• Exercise task: Produce the listing below again, exactly as shown.

• Dataset content:
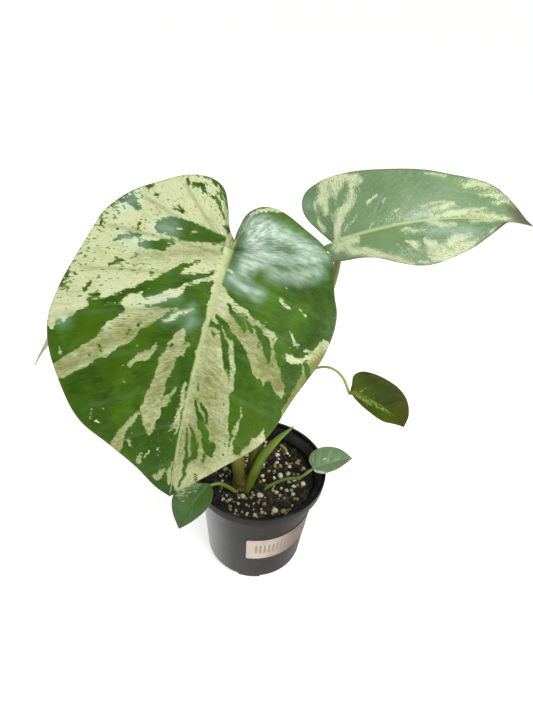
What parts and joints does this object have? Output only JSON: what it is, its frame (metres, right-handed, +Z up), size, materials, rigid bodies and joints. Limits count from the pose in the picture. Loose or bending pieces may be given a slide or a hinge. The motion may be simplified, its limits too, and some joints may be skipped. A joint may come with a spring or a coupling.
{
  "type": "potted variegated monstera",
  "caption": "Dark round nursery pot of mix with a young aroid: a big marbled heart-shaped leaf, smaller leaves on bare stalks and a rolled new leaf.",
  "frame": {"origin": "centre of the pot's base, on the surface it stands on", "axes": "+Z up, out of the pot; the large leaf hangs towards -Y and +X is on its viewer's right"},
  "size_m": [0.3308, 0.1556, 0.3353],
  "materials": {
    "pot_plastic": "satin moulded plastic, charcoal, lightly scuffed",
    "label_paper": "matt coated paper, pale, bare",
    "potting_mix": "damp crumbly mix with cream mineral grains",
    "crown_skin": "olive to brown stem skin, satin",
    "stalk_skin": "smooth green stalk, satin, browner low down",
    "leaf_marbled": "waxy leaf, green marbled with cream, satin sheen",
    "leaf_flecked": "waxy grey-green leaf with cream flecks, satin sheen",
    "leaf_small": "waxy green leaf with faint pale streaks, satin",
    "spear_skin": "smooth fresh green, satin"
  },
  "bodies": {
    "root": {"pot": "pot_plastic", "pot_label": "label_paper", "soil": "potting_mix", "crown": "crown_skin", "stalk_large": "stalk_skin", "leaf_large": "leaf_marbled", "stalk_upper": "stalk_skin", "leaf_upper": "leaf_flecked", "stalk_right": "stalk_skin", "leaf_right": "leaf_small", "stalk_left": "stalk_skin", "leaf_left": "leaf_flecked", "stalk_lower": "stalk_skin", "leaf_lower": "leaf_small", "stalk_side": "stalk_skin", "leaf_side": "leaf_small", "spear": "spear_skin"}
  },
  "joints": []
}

• Response to the exercise:
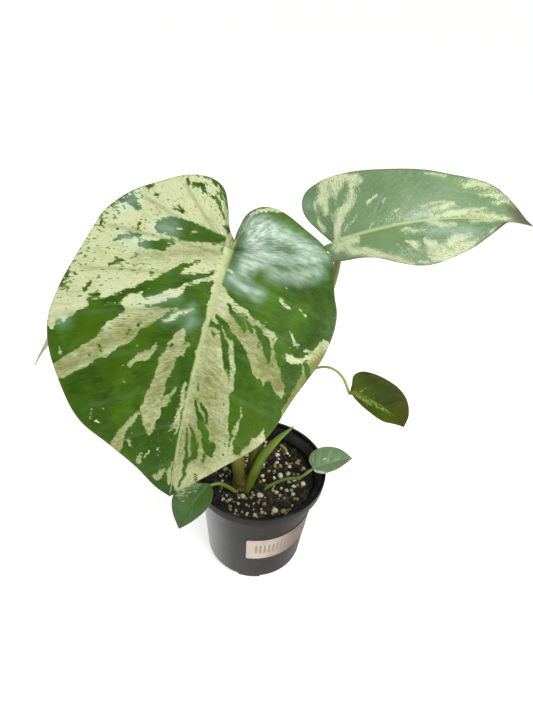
What parts and joints does this object have? Output only JSON: what it is, its frame (metres, right-handed, +Z up), size, materials, rigid bodies and joints. Limits count from the pose in the picture. Loose or bending pieces may be given a slide or a hinge. The motion may be simplified, its limits too, and some joints may be skipped. A joint may come with a spring or a coupling.
{
  "type": "potted variegated monstera",
  "caption": "Dark round nursery pot of mix with a young aroid: a big marbled heart-shaped leaf, smaller leaves on bare stalks and a rolled new leaf.",
  "frame": {"origin": "centre of the pot's base, on the surface it stands on", "axes": "+Z up, out of the pot; the large leaf hangs towards -Y and +X is on its viewer's right"},
  "size_m": [0.3308, 0.1556, 0.3353],
  "materials": {
    "pot_plastic": "satin moulded plastic, charcoal, lightly scuffed",
    "label_paper": "matt coated paper, pale, bare",
    "potting_mix": "damp crumbly mix with cream mineral grains",
    "crown_skin": "olive to brown stem skin, satin",
    "stalk_skin": "smooth green stalk, satin, browner low down",
    "leaf_marbled": "waxy leaf, green marbled with cream, satin sheen",
    "leaf_flecked": "waxy grey-green leaf with cream flecks, satin sheen",
    "leaf_small": "waxy green leaf with faint pale streaks, satin",
    "spear_skin": "smooth fresh green, satin"
  },
  "bodies": {
    "root": {"pot": "pot_plastic", "pot_label": "label_paper", "soil": "potting_mix", "crown": "crown_skin", "stalk_large": "stalk_skin", "leaf_large": "leaf_marbled", "stalk_upper": "stalk_skin", "leaf_upper": "leaf_flecked", "stalk_right": "stalk_skin", "leaf_right": "leaf_small", "stalk_left": "stalk_skin", "leaf_left": "leaf_flecked", "stalk_lower": "stalk_skin", "leaf_lower": "leaf_small", "stalk_side": "stalk_skin", "leaf_side": "leaf_small", "spear": "spear_skin"}
  },
  "joints": []
}